Provide the data again in its entirety, exactly as given.

---+---

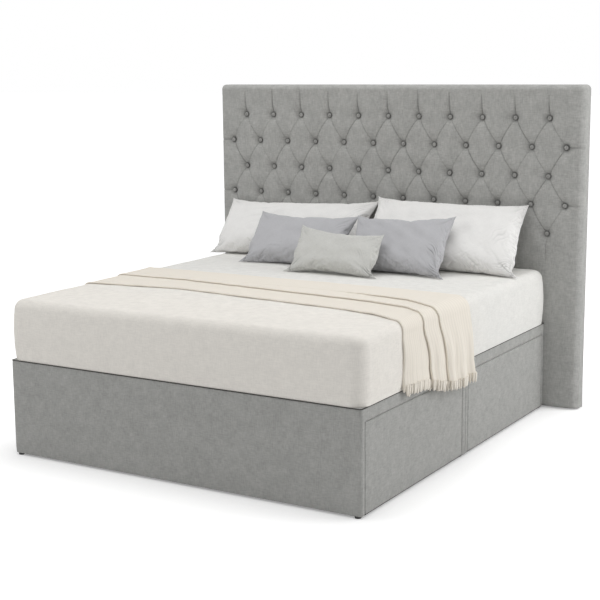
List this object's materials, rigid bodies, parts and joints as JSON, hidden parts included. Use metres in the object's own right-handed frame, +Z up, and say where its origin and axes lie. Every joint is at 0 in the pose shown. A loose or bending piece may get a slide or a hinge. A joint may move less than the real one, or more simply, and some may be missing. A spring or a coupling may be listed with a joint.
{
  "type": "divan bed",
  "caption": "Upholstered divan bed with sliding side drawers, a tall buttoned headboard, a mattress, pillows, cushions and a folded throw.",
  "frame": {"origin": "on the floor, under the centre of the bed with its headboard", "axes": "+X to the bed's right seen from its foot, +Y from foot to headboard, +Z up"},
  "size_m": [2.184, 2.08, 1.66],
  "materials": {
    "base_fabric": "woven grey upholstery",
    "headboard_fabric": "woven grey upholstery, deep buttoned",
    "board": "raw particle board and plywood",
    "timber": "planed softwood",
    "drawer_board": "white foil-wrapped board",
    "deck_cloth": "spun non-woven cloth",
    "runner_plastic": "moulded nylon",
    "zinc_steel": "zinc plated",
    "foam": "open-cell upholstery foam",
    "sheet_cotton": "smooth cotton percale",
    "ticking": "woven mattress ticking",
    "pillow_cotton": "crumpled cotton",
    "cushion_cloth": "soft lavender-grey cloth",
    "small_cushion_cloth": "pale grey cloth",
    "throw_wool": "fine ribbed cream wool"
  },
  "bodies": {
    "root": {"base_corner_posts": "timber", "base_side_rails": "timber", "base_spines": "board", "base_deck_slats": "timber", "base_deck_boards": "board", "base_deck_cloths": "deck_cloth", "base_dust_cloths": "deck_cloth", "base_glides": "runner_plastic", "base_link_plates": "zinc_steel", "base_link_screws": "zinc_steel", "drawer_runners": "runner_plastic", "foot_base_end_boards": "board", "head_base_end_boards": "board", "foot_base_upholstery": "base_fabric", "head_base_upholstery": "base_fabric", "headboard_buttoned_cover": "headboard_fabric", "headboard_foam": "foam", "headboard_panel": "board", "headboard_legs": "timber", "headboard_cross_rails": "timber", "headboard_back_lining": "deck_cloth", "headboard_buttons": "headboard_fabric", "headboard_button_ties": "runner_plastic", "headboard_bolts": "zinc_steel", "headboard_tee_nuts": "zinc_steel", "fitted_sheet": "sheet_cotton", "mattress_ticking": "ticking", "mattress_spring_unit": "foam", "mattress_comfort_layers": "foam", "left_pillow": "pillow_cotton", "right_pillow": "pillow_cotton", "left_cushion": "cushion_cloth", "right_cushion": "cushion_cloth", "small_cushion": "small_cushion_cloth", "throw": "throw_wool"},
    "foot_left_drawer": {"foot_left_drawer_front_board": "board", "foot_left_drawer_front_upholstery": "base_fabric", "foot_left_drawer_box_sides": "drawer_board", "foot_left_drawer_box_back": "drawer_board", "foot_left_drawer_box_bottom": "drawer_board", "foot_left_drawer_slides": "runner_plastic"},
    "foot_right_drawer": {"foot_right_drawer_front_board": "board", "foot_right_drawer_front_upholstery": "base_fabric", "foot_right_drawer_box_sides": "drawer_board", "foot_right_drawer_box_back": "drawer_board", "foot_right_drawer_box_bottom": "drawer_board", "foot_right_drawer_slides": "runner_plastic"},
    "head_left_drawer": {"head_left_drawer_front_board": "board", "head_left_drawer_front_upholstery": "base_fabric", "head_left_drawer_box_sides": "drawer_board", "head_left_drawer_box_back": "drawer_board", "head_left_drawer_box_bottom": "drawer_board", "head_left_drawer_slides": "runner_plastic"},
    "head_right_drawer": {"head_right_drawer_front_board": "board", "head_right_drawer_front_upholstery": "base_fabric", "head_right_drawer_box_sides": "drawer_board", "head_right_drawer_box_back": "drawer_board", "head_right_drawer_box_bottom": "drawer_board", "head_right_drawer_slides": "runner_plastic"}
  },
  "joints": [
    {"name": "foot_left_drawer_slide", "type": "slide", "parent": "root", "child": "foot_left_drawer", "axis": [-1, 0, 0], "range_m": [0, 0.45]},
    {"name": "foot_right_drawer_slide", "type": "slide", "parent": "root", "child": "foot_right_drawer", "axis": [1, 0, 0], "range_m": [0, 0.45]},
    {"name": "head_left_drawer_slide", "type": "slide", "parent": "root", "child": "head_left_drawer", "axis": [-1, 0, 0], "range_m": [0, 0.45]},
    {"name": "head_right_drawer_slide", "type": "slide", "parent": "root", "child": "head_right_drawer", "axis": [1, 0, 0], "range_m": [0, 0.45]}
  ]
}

---+---

▸ **Result of this task**:
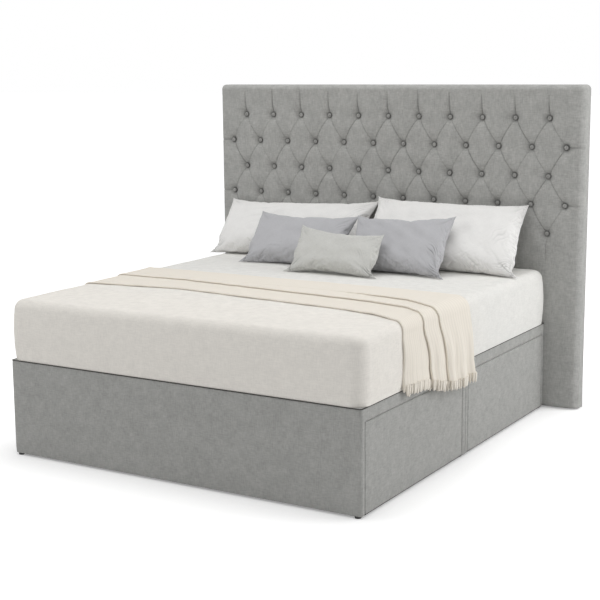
List this object's materials, rigid bodies, parts and joints as JSON, hidden parts included. Use metres in the object's own right-handed frame, +Z up, and say where its origin and axes lie. Every joint is at 0 in the pose shown. A loose or bending piece may get a slide or a hinge. A joint may move less than the real one, or more simply, and some may be missing. A spring or a coupling may be listed with a joint.
{
  "type": "divan bed",
  "caption": "Upholstered divan bed with sliding side drawers, a tall buttoned headboard, a mattress, pillows, cushions and a folded throw.",
  "frame": {"origin": "on the floor, under the centre of the bed with its headboard", "axes": "+X to the bed's right seen from its foot, +Y from foot to headboard, +Z up"},
  "size_m": [2.184, 2.08, 1.66],
  "materials": {
    "base_fabric": "woven grey upholstery",
    "headboard_fabric": "woven grey upholstery, deep buttoned",
    "board": "raw particle board and plywood",
    "timber": "planed softwood",
    "drawer_board": "white foil-wrapped board",
    "deck_cloth": "spun non-woven cloth",
    "runner_plastic": "moulded nylon",
    "zinc_steel": "zinc plated",
    "foam": "open-cell upholstery foam",
    "sheet_cotton": "smooth cotton percale",
    "ticking": "woven mattress ticking",
    "pillow_cotton": "crumpled cotton",
    "cushion_cloth": "soft lavender-grey cloth",
    "small_cushion_cloth": "pale grey cloth",
    "throw_wool": "fine ribbed cream wool"
  },
  "bodies": {
    "root": {"base_corner_posts": "timber", "base_side_rails": "timber", "base_spines": "board", "base_deck_slats": "timber", "base_deck_boards": "board", "base_deck_cloths": "deck_cloth", "base_dust_cloths": "deck_cloth", "base_glides": "runner_plastic", "base_link_plates": "zinc_steel", "base_link_screws": "zinc_steel", "drawer_runners": "runner_plastic", "foot_base_end_boards": "board", "head_base_end_boards": "board", "foot_base_upholstery": "base_fabric", "head_base_upholstery": "base_fabric", "headboard_buttoned_cover": "headboard_fabric", "headboard_foam": "foam", "headboard_panel": "board", "headboard_legs": "timber", "headboard_cross_rails": "timber", "headboard_back_lining": "deck_cloth", "headboard_buttons": "headboard_fabric", "headboard_button_ties": "runner_plastic", "headboard_bolts": "zinc_steel", "headboard_tee_nuts": "zinc_steel", "fitted_sheet": "sheet_cotton", "mattress_ticking": "ticking", "mattress_spring_unit": "foam", "mattress_comfort_layers": "foam", "left_pillow": "pillow_cotton", "right_pillow": "pillow_cotton", "left_cushion": "cushion_cloth", "right_cushion": "cushion_cloth", "small_cushion": "small_cushion_cloth", "throw": "throw_wool"},
    "foot_left_drawer": {"foot_left_drawer_front_board": "board", "foot_left_drawer_front_upholstery": "base_fabric", "foot_left_drawer_box_sides": "drawer_board", "foot_left_drawer_box_back": "drawer_board", "foot_left_drawer_box_bottom": "drawer_board", "foot_left_drawer_slides": "runner_plastic"},
    "foot_right_drawer": {"foot_right_drawer_front_board": "board", "foot_right_drawer_front_upholstery": "base_fabric", "foot_right_drawer_box_sides": "drawer_board", "foot_right_drawer_box_back": "drawer_board", "foot_right_drawer_box_bottom": "drawer_board", "foot_right_drawer_slides": "runner_plastic"},
    "head_left_drawer": {"head_left_drawer_front_board": "board", "head_left_drawer_front_upholstery": "base_fabric", "head_left_drawer_box_sides": "drawer_board", "head_left_drawer_box_back": "drawer_board", "head_left_drawer_box_bottom": "drawer_board", "head_left_drawer_slides": "runner_plastic"},
    "head_right_drawer": {"head_right_drawer_front_board": "board", "head_right_drawer_front_upholstery": "base_fabric", "head_right_drawer_box_sides": "drawer_board", "head_right_drawer_box_back": "drawer_board", "head_right_drawer_box_bottom": "drawer_board", "head_right_drawer_slides": "runner_plastic"}
  },
  "joints": [
    {"name": "foot_left_drawer_slide", "type": "slide", "parent": "root", "child": "foot_left_drawer", "axis": [-1, 0, 0], "range_m": [0, 0.45]},
    {"name": "foot_right_drawer_slide", "type": "slide", "parent": "root", "child": "foot_right_drawer", "axis": [1, 0, 0], "range_m": [0, 0.45]},
    {"name": "head_left_drawer_slide", "type": "slide", "parent": "root", "child": "head_left_drawer", "axis": [-1, 0, 0], "range_m": [0, 0.45]},
    {"name": "head_right_drawer_slide", "type": "slide", "parent": "root", "child": "head_right_drawer", "axis": [1, 0, 0], "range_m": [0, 0.45]}
  ]
}